In the summer, boat captain Darryl Marsh earns his income shuttling seashell-seeking tourists through the backwaters off the coast of Swansboro, North Carolina, to idyllic Bear Island. But it’s the off-season, when lower temperatures scare all but the hardiest tourists away, that he loves.

In a recent profile for Our State magazine, Captain Marsh, as he is known, revealed a tantalizing shelling secret: the off-season means sand dollars.

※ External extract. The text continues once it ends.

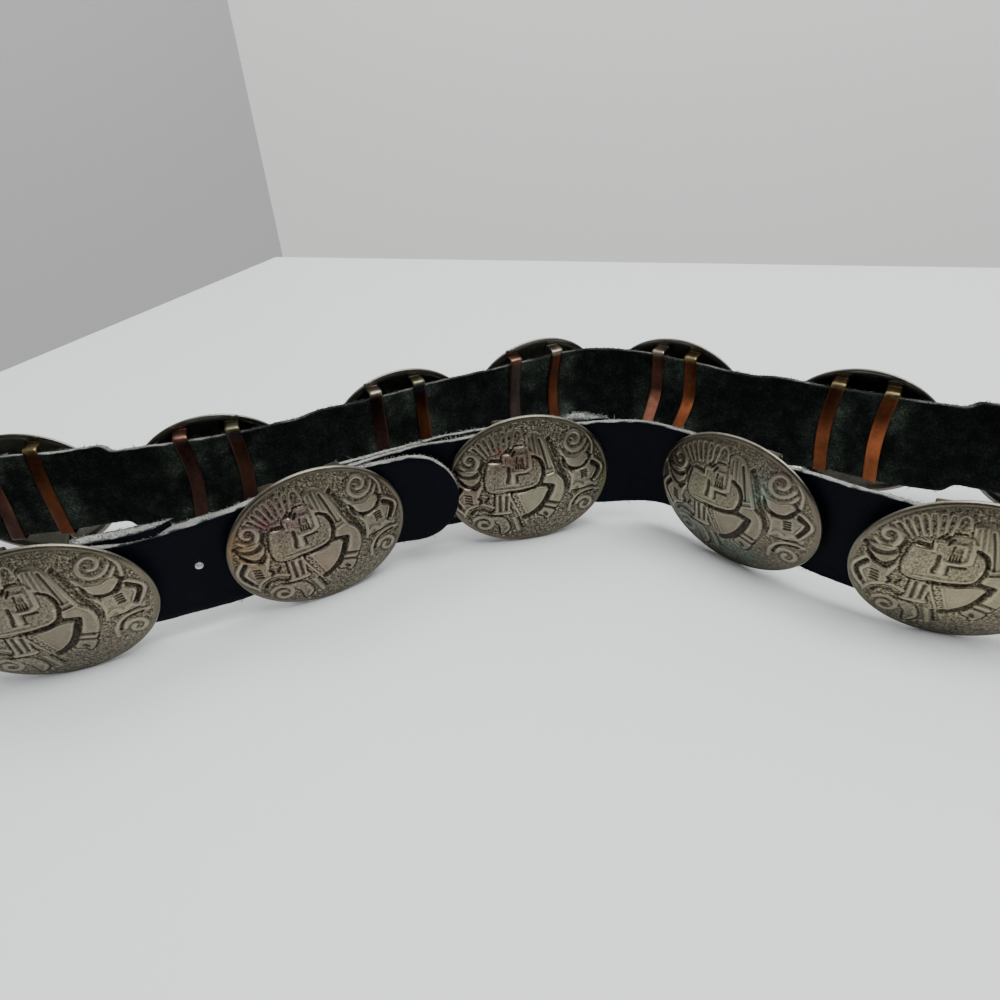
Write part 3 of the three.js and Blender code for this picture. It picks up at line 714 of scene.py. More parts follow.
# Stains on the faces: concho, middle and reach in shares of the half sizes, colour, strength
STAINS = [
    ("buckle_concho", (-0.86, 0.30), (0.20, 0.34), (0.235, 0.145, 0.072), 0.6),
    ("buckle_concho", (-0.62, 0.05), (0.30, 0.34), (0.245, 0.185, 0.11), 0.5),
    ("buckle_concho", (-0.40, 0.52), (0.42, 0.30), (0.17, 0.115, 0.105), 0.75),
    ("buckle_concho", (-0.52, 0.52), (0.10, 0.10), (0.20, 0.055, 0.06), 0.5),
    ("buckle_concho", (-0.30, -0.30), (0.55, 0.40), (0.225, 0.165, 0.12), 0.5),
    ("buckle_concho", (0.85, 0.35), (0.16, 0.3), (0.16, 0.12, 0.085), 0.6),
    ("concho_01", (-0.36, 0.56), (0.04, 0.05), (0.27, 0.03, 0.05), 0.85),
    ("concho_01", (-0.15, 0.42), (0.36, 0.20), (0.13, 0.07, 0.055), 0.75),
    ("concho_01", (0.94, -0.10), (0.08, 0.36), (0.22, 0.235, 0.09), 0.5),
    ("concho_01", (-0.70, -0.10), (0.2, 0.3), (0.20, 0.145, 0.11), 0.5),
    ("concho_01", (0.30, -0.10), (0.7, 0.9), (0.235, 0.22, 0.155), 0.5),
    ("concho_02", (0.35, 0.50), (0.16, 0.34), (0.16, 0.215, 0.175), 0.6),
    ("concho_02", (0.05, -0.68), (0.42, 0.24), (0.155, 0.205, 0.17), 0.65),
    ("concho_02", (-0.55, -0.55), (0.36, 0.34), (0.14, 0.165, 0.145), 0.6),
    ("concho_02", (-0.30, 0.15), (0.34, 0.30), (0.20, 0.20, 0.125), 0.6),
    ("concho_02", (0.45, 0.66), (0.22, 0.2), (0.145, 0.105, 0.09), 0.6),
    ("concho_03", (0.0, 0.0), (0.9, 0.9), (0.30, 0.265, 0.165), 0.6),
    ("concho_13", (0.6, 0.1), (0.5, 0.7), (0.28, 0.245, 0.175), 0.5),
]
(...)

Lots and lots of sand dollars.

“You’ve got to be willing to be cold and wear lined boots,” he told the magazine. “But you wouldn’t believe what you can find.”

For stalwart shell seekers, winter is prime time to find not only sand dollars, but Scotch bonnets, and whelks, too.

“There’s less competition out there, because it’s a sturdy person who beachcombs in January,” Terri Kirby Hathaway, a marine education specialist with North Carolina Sea Grant, explained to Our State. “But also, the waves are usually stronger, so that means more stuff might get brought up from the deep.”

Marsh, who has spent the last 13 years exploring the area’s various sandbars and islands, doesn’t just know where to look—he also knows when. Hitting the right spots when the tide is low is a given, but shelling is anything but predictable.

“I’ve had people come back with 50 sand dollars out here,” he recalled. “And then we come back out the next day, and nothing.”

But it’s those kinds of inconsistencies that fuel his passion for the hunt.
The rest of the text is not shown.